=== Work to do ===
Return all the data, word for word.

##### Excerpted data

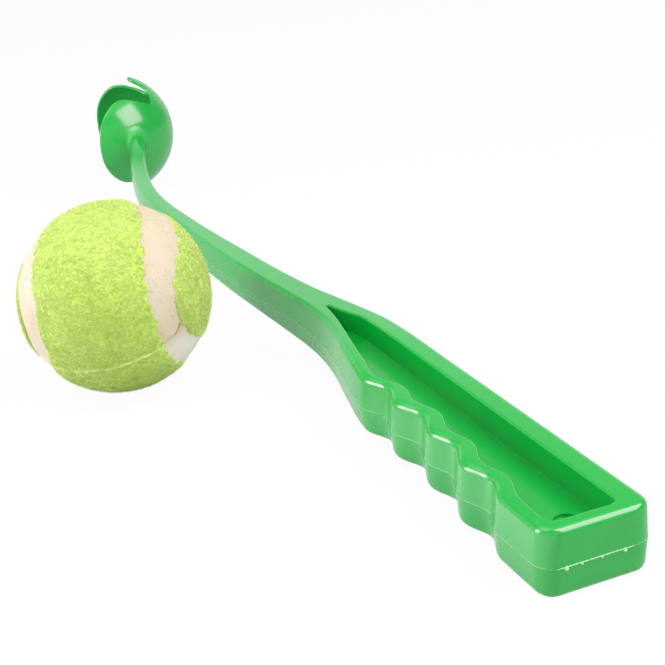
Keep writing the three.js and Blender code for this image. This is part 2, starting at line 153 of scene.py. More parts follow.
# %% A material
class Finish(Graph):
    def __init__(self, name):
        self.material = bpy.data.materials.new(name)
        self.material.use_nodes = True
        super().__init__(self.material.node_tree)
        self.shader = self.tree.nodes["Principled BSDF"]

    def place(self):
        return self.use("ShaderNodeTexCoord", output="Object")

    def attribute(self, name):
        return self.use("ShaderNodeAttribute", {"attribute_name": name}, None, "Fac")

    def noise(self, scale, detail=2.0, roughness=0.5):
        inputs = {"Vector": self.place(), "Scale": scale, "Detail": detail,
                  "Roughness": roughness}
        return self.use("ShaderNodeTexNoise", None, inputs, "Fac")

    def ramp(self, factor, stops):
        return self.use("ShaderNodeValToRGB", {"stops": stops}, {"Fac": factor}, "Color")

    def mix(self, factor, first, second):
        return self.use("ShaderNodeMix", {"data_type": "RGBA"},
                        {0: factor, 6: first, 7: second}, 2)

    def bump(self, height, distance, strength=1.0):
        inputs = {"Height": height, "Distance": distance, "Strength": strength}
        return self.use("ShaderNodeBump", None, inputs, "Normal")

    def set(self, **values):
        for key, value in values.items():
            self.feed(self.shader.inputs[key.replace("_", " ")], value)


def rgba(*colour):
    return (*colour, 1.0)


# %% [markdown]
# ## Green plastic
# Moulded polypropylene is glossy: a low roughness with a faint ripple, a colour that barely
# varies, and a little light scattered under the surface. The flash on the parting line is painted
# pale in places, partly as wear and partly as a painted highlight where the raised bead catches
# light, and the blend at the neck is less polished. Where the gates were cut off the plastic is
# torn and pale, and the inside of the cup is blasted dull.

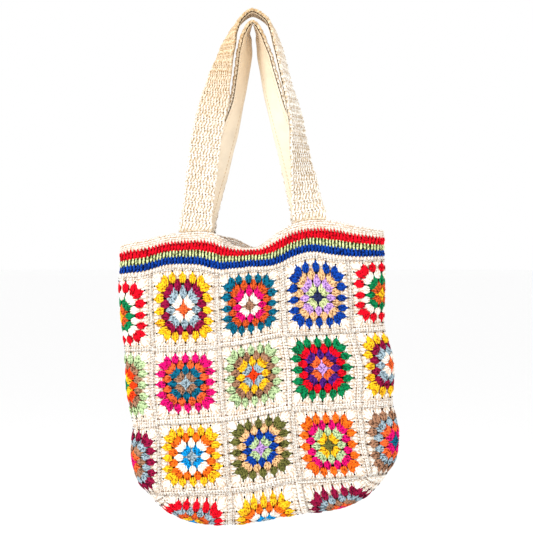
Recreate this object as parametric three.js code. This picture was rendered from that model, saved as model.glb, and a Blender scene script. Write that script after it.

##########

=== Result below ===
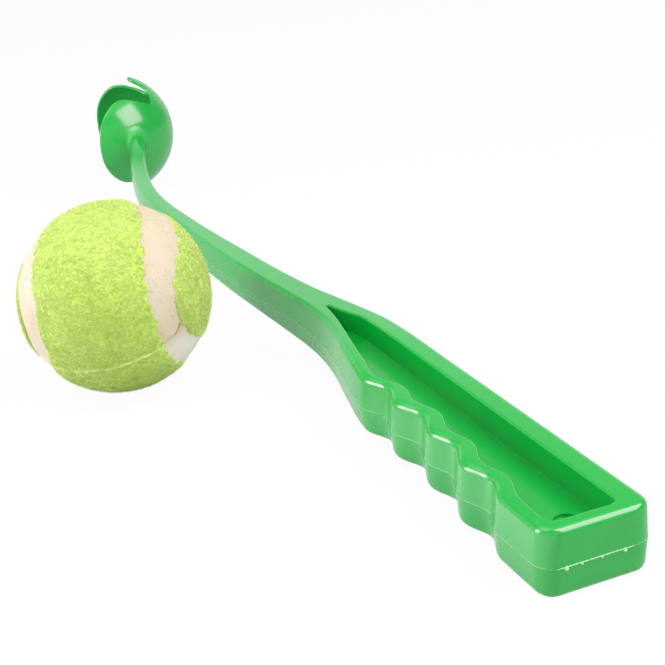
Keep writing the three.js and Blender code for this image. This is part 2, starting at line 153 of scene.py. More parts follow.
# %% A material
class Finish(Graph):
    def __init__(self, name):
        self.material = bpy.data.materials.new(name)
        self.material.use_nodes = True
        super().__init__(self.material.node_tree)
        self.shader = self.tree.nodes["Principled BSDF"]

    def place(self):
        return self.use("ShaderNodeTexCoord", output="Object")

    def attribute(self, name):
        return self.use("ShaderNodeAttribute", {"attribute_name": name}, None, "Fac")

    def noise(self, scale, detail=2.0, roughness=0.5):
        inputs = {"Vector": self.place(), "Scale": scale, "Detail": detail,
                  "Roughness": roughness}
        return self.use("ShaderNodeTexNoise", None, inputs, "Fac")

    def ramp(self, factor, stops):
        return self.use("ShaderNodeValToRGB", {"stops": stops}, {"Fac": factor}, "Color")

    def mix(self, factor, first, second):
        return self.use("ShaderNodeMix", {"data_type": "RGBA"},
                        {0: factor, 6: first, 7: second}, 2)

    def bump(self, height, distance, strength=1.0):
        inputs = {"Height": height, "Distance": distance, "Strength": strength}
        return self.use("ShaderNodeBump", None, inputs, "Normal")

    def set(self, **values):
        for key, value in values.items():
            self.feed(self.shader.inputs[key.replace("_", " ")], value)


def rgba(*colour):
    return (*colour, 1.0)


# %% [markdown]
# ## Green plastic
# Moulded polypropylene is glossy: a low roughness with a faint ripple, a colour that barely
# varies, and a little light scattered under the surface. The flash on the parting line is painted
# pale in places, partly as wear and partly as a painted highlight where the raised bead catches
# light, and the blend at the neck is less polished. Where the gates were cut off the plastic is
# torn and pale, and the inside of the cup is blasted dull.

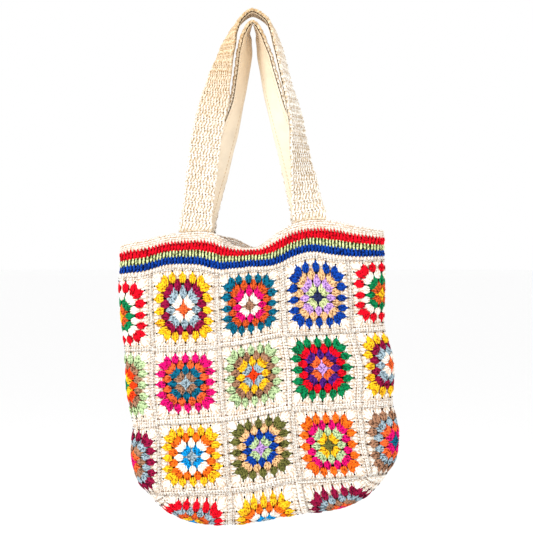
Recreate this object as parametric three.js code. This picture was rendered from that model, saved as model.glb, and a Blender scene script. Write that script after it.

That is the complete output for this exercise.